*** Given entries

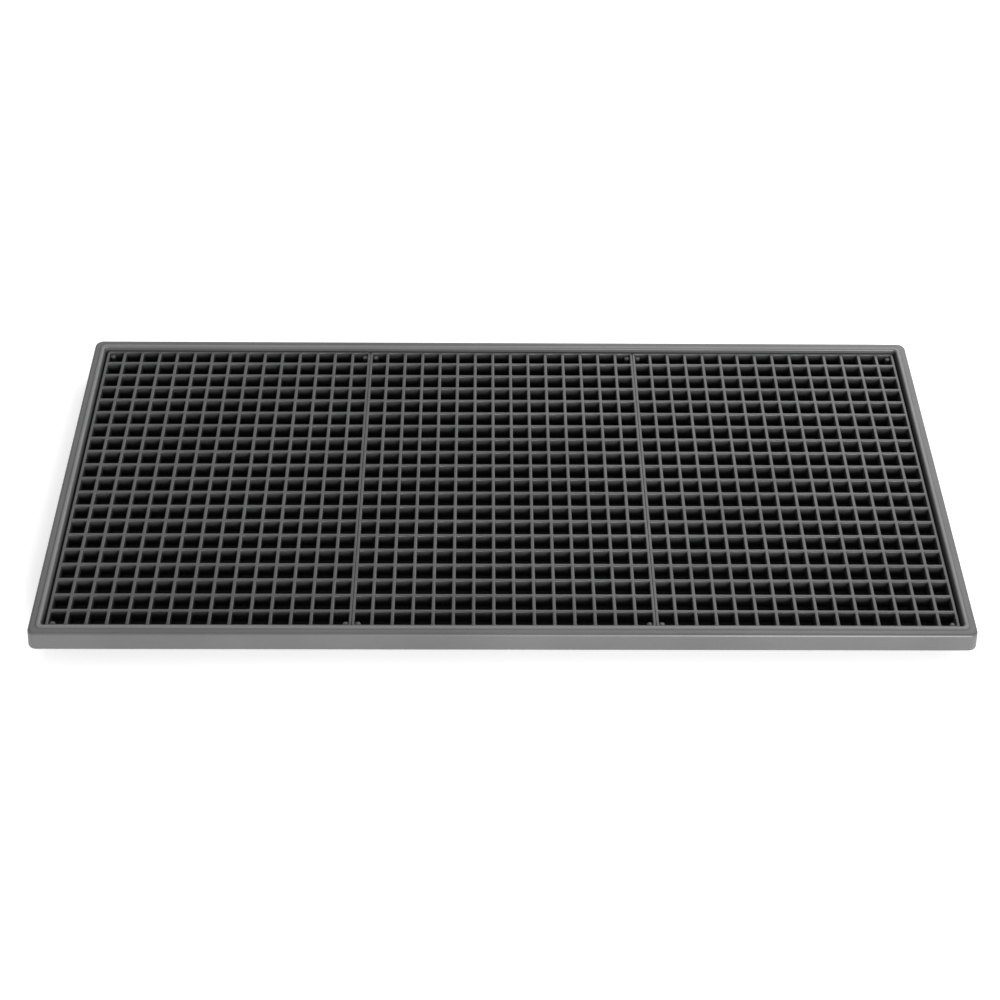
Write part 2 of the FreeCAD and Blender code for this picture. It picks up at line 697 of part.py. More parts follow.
def build():
    tray_shell()
    grid_panels()
    base_cover()
    base_seal()
    base_screws()
    feet()
    heater_sheet("heat_spreader_foil", "foil_bottom", "sheet_thickness", 0)
    heater_sheet("heater_backing", "backing_bottom", "sheet_thickness", 0)
    heater_sheet("insulation_board", "cover_top", "backing_bottom - cover_top", 2)
    heating_wire()
    thermal_cutout()
    terminals()
    leads()
    cord_clamp()
    cable_gland()
    doc.recompute()


def export():
    """Every object and shape is checked before any file is written."""
    for item in doc.Objects:
        if "Invalid" in item.State or "Error" in item.State:
            raise RuntimeError("%s did not compute: %s" % (item.Name, item.State))
    for part in parts:
        if part.Shape.isNull() or not part.Shape.isValid():
            raise RuntimeError(part.Label + " has no valid shape")
    os.makedirs("parts", exist_ok=True)
    for part in parts:
        part.Shape.exportStep("parts/%s.step" % part.Label)
        box = part.Shape.BoundBox
        print("%-24s %d solid(s) %10.1f mm3  z %.2f to %.2f" % (
            part.Label, len(part.Shape.Solids), part.Shape.Volume, box.ZMin, box.ZMax))


build()
export()
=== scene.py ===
"""Seedling heat mat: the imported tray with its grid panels, finished and lit as a studio product."""
import json
import math

import bmesh
import bpy
from mathutils import Matrix, Vector


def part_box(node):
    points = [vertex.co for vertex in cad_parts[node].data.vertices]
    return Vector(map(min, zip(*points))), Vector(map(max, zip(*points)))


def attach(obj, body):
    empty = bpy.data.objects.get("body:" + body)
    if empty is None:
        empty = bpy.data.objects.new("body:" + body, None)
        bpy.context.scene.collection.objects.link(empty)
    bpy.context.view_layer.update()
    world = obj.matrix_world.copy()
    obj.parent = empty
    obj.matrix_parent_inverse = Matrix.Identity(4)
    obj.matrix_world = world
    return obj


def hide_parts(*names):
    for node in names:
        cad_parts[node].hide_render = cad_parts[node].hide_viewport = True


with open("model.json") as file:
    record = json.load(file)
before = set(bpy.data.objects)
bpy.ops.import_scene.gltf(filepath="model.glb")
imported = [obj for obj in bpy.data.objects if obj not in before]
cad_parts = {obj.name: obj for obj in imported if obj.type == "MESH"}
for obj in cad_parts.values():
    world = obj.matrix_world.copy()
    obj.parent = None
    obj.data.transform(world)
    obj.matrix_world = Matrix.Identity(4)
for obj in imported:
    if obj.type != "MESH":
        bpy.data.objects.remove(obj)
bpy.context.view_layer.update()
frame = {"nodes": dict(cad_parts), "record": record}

MM = 0.001

# What the frame says about the tray and the panels, in metres. CREST is the top of the tray.
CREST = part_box("tray_shell")[1].z
PANEL_LOW, PANEL_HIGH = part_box("grid_panel_left")
COLUMNS, ROWS = 15, 20
PITCH = (PANEL_HIGH.y - PANEL_LOW.y) / ROWS

# The tray, in metres. Distances across the rim start at the well's wall.
RIM_WIDTH = 7.6 * MM
FLANGE = CREST - 0.7 * MM
CREST_START, CREST_END, FLANGE_START = 1.5 * MM, 2.3 * MM, 3.7 * MM
WALL = 2.0 * MM
WELL_CORNER = 2.0 * MM
RIM_CORNER = 5.0 * MM
WELL_GAP_X, WELL_GAP_Y = 1.8 * MM, 0.7 * MM
WELL_X = 1.5 * COLUMNS * PITCH + WELL_GAP_X
WELL_Y = 0.5 * ROWS * PITCH + WELL_GAP_Y
FLOOR_TOP = PANEL_LOW.z
FLOOR_THICKNESS = 1.5 * MM
SKIRT_BOTTOM = 12.4 * MM
SKIRT_DRAFT = 7.6
SKIRT_FLARE = math.tan(math.radians(SKIRT_DRAFT))
SKIRT_EDGE = 2.0 * MM
CORNER_STEPS = 10

# Edges: the angle beyond which a made piece shades sharp, the break on CAD pieces' hard edges, and
# the thickness below which a piece is a sheet that has none
SMOOTH_ANGLE = math.radians(35)
HARD_ANGLE = math.radians(40)
EDGE_BREAK = 0.15 * MM
SHEET_LIMIT = 1.0 * MM

# The panels' ribs, in metres
RIB = 2.2 * MM
EDGE_RIB = 1.7 * MM
SIDE_ROUND = 0.06 * MM
RIB_LIFT = 0.5 * MM
RIB_ROUND = 0.55 * MM
CROWN_STEPS = 4
FOOT_BREAK = 0.2 * MM
CELL_CORNER = 0.7 * MM
CELL_STEPS = 2
CELL_POINTS = CELL_STEPS + 1
PANEL_CORNER = 1.6 * MM
POST_RADIUS = 2.0 * MM
POST_INSET = 3.6 * MM
POST_DROP = 1.5 * MM
POST_DOME = 0.8 * MM
POST_BREAK = 0.3 * MM


# ---------------------------------------------------------------------------- mesh building

def link_mesh(name, mesh):
    """A linked object whose mesh shades smooth except across sharp edges."""
    mesh.validate()
    piece = bpy.data.objects.new(name, mesh)
    bpy.context.scene.collection.objects.link(piece)
    for polygon in mesh.polygons:
        polygon.use_smooth = True
    mesh.set_sharp_from_angle(angle=SMOOTH_ANGLE)
    return piece


def mesh_from(name, shape):
    """A mesh from a bmesh, which it frees."""
    bmesh.ops.recalc_face_normals(shape, faces=shape.faces)
    mesh = bpy.data.meshes.new(name)
    shape.to_mesh(mesh)
    shape.free()
    return mesh


def from_bmesh(name, shape):
    """A linked object from a bmesh."""
    return link_mesh(name, mesh_from(name, shape))


def corner_arc(centre, radius, turn, steps):
    """Points on a level quarter circle that starts after some quarter turns from +X."""
    angles = [math.radians(90 * turn + 90 * step / steps) for step in range(steps + 1)]
    return [centre + radius * Vector((math.cos(angle), math.sin(angle), 0)) for angle in angles]


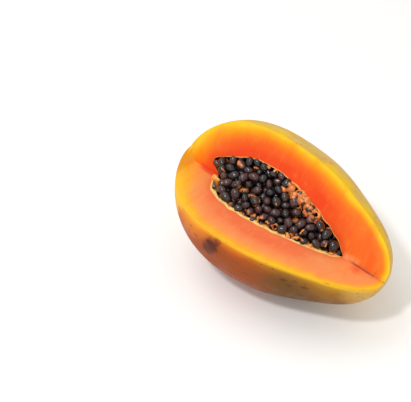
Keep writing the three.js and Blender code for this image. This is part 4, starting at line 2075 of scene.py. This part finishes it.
    def rags(self, seeds: np.ndarray) -> bpy.types.Object:
        """Build the thin rags and strands that lie over a few seeds.

        Args:
            seeds: The seeds' centres, in the fruit's own frame.

        Returns:
            The piece.
        """
        random = np.random.default_rng(self.seed + 2)
        parts = PulpParts(self.form)
        height = seeds[:, 2] - self.form.heap_top(seeds[:, 0], seeds[:, 1])
        top = seeds[height > -self.rag_depth]
        for seed in top[random.permutation(len(top))[: self.rag_count]]:
            way = np.array([random.normal(0, 0.5), random.normal(-0.3, 0.5), 1.0])
            way /= np.linalg.norm(way)
            side = np.cross(way, random.normal(0, 1, 3))
            side /= np.linalg.norm(side)
            half = random.uniform(1.2, 3.0)
            angle = np.linspace(-half / 3.3, half / 3.3, 12)
            swell = self.rag_radius + self.rag_wave * np.sin(angle * 5 + random.uniform(0, 6))
            path = seed + (np.cos(angle) * swell)[:, None] * way + (np.sin(angle) * swell)[:, None] * side
            share = np.linspace(-1, 1, len(angle))
            plump = np.sqrt(np.maximum(1 - share**4, 0)) + 0.03
            width = random.uniform(0.6, 1.6) * MM * plump * (1 + 0.3 * np.sin(share * 6))
            grid = self.strip(path, width, self.rag_thickness * plump, path - seed)
            parts.add_scrap(grid, random.uniform(0, 1))
        finish = PulpFinish("pulp_rags", light=linear(232, 150, 70), dark=linear(140, 70, 34))
        return parts.finished("pulp_rags", finish)


def link_object(name: str, data: bpy.types.ID) -> bpy.types.Object:
    """Make an object of a mesh, light or camera, and put it in the scene.

    Args:
        name: The object's name.
        data: What it shows.

    Returns:
        The object.
    """
    made = bpy.data.objects.new(name, data)
    bpy.context.scene.collection.objects.link(made)
    return made


@dataclass(frozen=True)
class SoftLight:
    """One square soft light."""

    name: str
    place: Point
    size: float
    power: float

    def build(self, target: Point) -> None:
        """Set the light, aimed at a point.

        Args:
            target: The point that it shines on.
        """
        data = bpy.data.lights.new(self.name, "AREA")
        data.size = self.size
        data.energy = self.power
        light = link_object(self.name, data)
        light.location = self.place
        aim = Vector(target) - Vector(self.place)
        light.rotation_euler = aim.to_track_quat("-Z", "Y").to_euler()


@dataclass
class Studio:
    """The floor, the lights and the camera at the photograph's viewing angle."""

    form: FruitForm
    image_width: int = 411
    focal_pixels: float = 1100.0
    millimetres_per_pixel: float = 0.6875
    azimuth: float = math.radians(38.95)
    elevation: float = math.radians(45)
    fruit_right: float = 77.9
    fruit_down: float = 13.9
    sensor: float = 36.0
    floor_size: float = 6.0
    floor_tone: float = 0.97
    sky: Colour = (1.0, 0.985, 0.96, 1)
    sky_strength: float = 0.75
    lamps: tuple[SoftLight, ...] = (
        SoftLight("key", (-0.45, -0.07, 1.0), 0.6, 2.0),
        SoftLight("fill", (0.5, -0.8, 0.45), 0.8, 0.6),
        SoftLight("spark", (-0.04, -0.5, 0.9), 0.09, 3.2),
    )

    def build(self) -> None:
        """Build the studio."""
        self.camera()
        self.floor()
        self.lights()
        bpy.context.scene.view_settings.view_transform = "Standard"

    def camera(self) -> None:
        """Set the camera where the photograph was taken from, aimed at the picture's middle."""
        turn, lift = self.azimuth, self.elevation
        back = Vector((math.sin(turn) * math.cos(lift), -math.cos(turn) * math.cos(lift), math.sin(lift)))
        right = Vector((math.cos(turn), math.sin(turn), 0))
        up = back.cross(right)
        pixel = self.millimetres_per_pixel * MM
        place = Vector(self.form.axis_middle) + pixel * (
            back * self.focal_pixels - right * self.fruit_right + up * self.fruit_down
        )
        data = bpy.data.cameras.new("camera")
        data.sensor_width = self.sensor
        data.lens = self.sensor * self.focal_pixels / self.image_width
        camera = link_object("camera", data)
        camera.matrix_world = Matrix.Translation(place) @ Matrix((right, up, back)).transposed().to_4x4()
        bpy.context.scene.camera = camera

    def floor(self) -> None:
        """Lay a plain pale floor."""
        half = self.floor_size / 2
        mesh = bpy.data.meshes.new("floor")
        corners = [(-half, -half, 0), (half, -half, 0), (half, half, 0), (-half, half, 0)]
        mesh.from_pydata(corners, [], [(0, 1, 2, 3)])
        floor = link_object("floor", mesh)
        shader, principled, material = new_material("floor_paper")
        shader.feed(principled, Base_Color=(*[self.floor_tone] * 3, 1), Roughness=0.9)
        mesh.materials.append(material)

    def lights(self) -> None:
        """Light the fruit softly from above and behind, with a fill from the front."""
        world = bpy.data.worlds.new("studio")
        bpy.context.scene.world = world
        world.use_nodes = True
        background = world.node_tree.nodes["Background"]
        background.inputs[0].default_value = self.sky
        background.inputs[1].default_value = self.sky_strength
        for lamp in self.lamps:
            lamp.build(self.form.axis_middle)


def main() -> None:
    logging.basicConfig(level=logging.INFO, format="%(name)s: %(message)s")
    form = FruitForm()
    Studio(form).build()
    Effects().build()
    fruit = Fruit(form).build()
    heap = SeedHeap(form, Walls(form, fruit))
    _, seeds = heap.build()
    pulp = Pulp(form)
    pulp.edges()
    pulp.scraps(heap.top)
    pulp.rags(seeds)


if __name__ == "__main__":
    main()
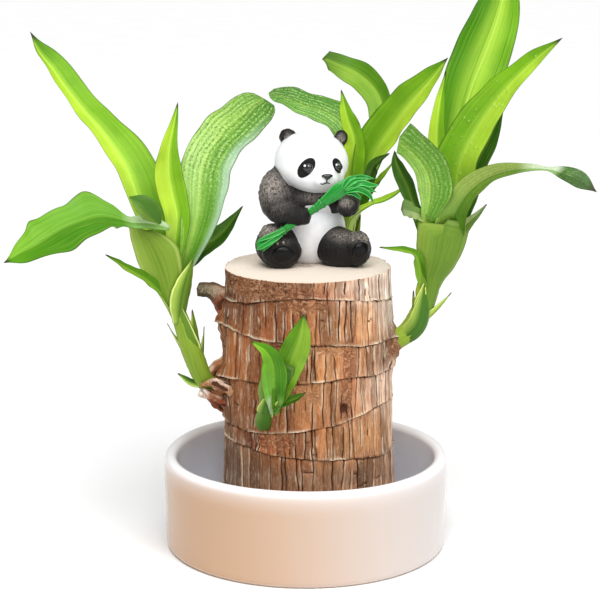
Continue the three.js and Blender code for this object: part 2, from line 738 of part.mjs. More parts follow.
function panda() {
  const parts = [
    ellipsoid([2, 9, 111], [13.5, 11.5, 13], [0, 0, 0], 16),
    ellipsoid([2, 8, 121], [11.5, 9, 8], [0, 0, 0], 12),
    ellipsoid([1.9, 8, 135.3], [13, 11.6, 10.4], [0, 6, 0], 18),
    ellipsoid([6.8, -1.8, 131.2], [5.6, 4.4, 4.2], [0, 0, 25], 10),
    ellipsoid([7.6, -5.8, 132.3], [2, 1.3, 1.5], [0, 0, 25], 8),
    ellipsoid([-6.3, 9.5, 143.6], [2.9, 2.1, 2.9], [0, 0, -10], 10),
    ellipsoid([12.3, 10, 143.2], [2.4, 2.1, 2.7], [0, 0, 30], 10),
    ellipsoid([-9.4, 1, 107], [8.2, 7.5, 7.6], [0, -20, 15], 12),
    ellipsoid([-8.2, -4, 105.6], [6.8, 4.2, 6], [0, 0, 10], 12),
    ellipsoid([11.5, 1.5, 106], [9.5, 7, 7.4], [0, 15, -20], 12),
    ellipsoid([18.3, -2.5, 106.2], [4.2, 5, 6.2], [0, 0, -25], 12),
  ];
  parts.push(limb({
    path: [
      [-6, 8, 128.5], [-10.8, 6.5, 124], [-11.5, 3, 118.5], [-7, -3.5, 116.8], [-1, -7, 118], [3, -7.6, 118.6],
    ],
    radii: [4.4, 4.6, 4.2, 3.8, 3.9, 2.2],
    steps: 10,
  }));
  parts.push(limb({
    path: [[8, 6, 126], [14, 3, 124.5], [16, -2, 122.5], [14.4, -7, 122.4], [13.6, -10.5, 123]],
    radii: [3.6, 3.9, 3.8, 3.9, 1.8],
    steps: 9,
  }));
  const whole = parts.reduce((sum, item) => sum.add(item));
  const floor = solid(new THREE.BoxGeometry(80, 80, 40).translate(0, 0, PANDA_BASE - 20));
  return mainBody(whole.subtract(floor).subtract(sprig(GAP)), 'panda');
}

addMesh('panda_figurine', panda(), resin());

export default group;
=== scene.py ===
"""Houseplant: a ringed log stump with four leafy shoots in a white bowl, and a panda figurine on top.

Shapes are worked out in millimetres and written to meshes in metres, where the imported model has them.
"""
import functools
import math

import bpy
import numpy as np
from mathutils import Euler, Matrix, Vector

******

→ **Objective**
All lines from the line containing "const floor = solid(new" through the end of the listing above are to be duplicated exactly; include both ends and nothing further.

→ **Output for this task**
  const floor = solid(new THREE.BoxGeometry(80, 80, 40).translate(0, 0, PANDA_BASE - 20));
  return mainBody(whole.subtract(floor).subtract(sprig(GAP)), 'panda');
}

addMesh('panda_figurine', panda(), resin());

export default group;
=== scene.py ===
"""Houseplant: a ringed log stump with four leafy shoots in a white bowl, and a panda figurine on top.

Shapes are worked out in millimetres and written to meshes in metres, where the imported model has them.
"""
import functools
import math

import bpy
import numpy as np
from mathutils import Euler, Matrix, Vector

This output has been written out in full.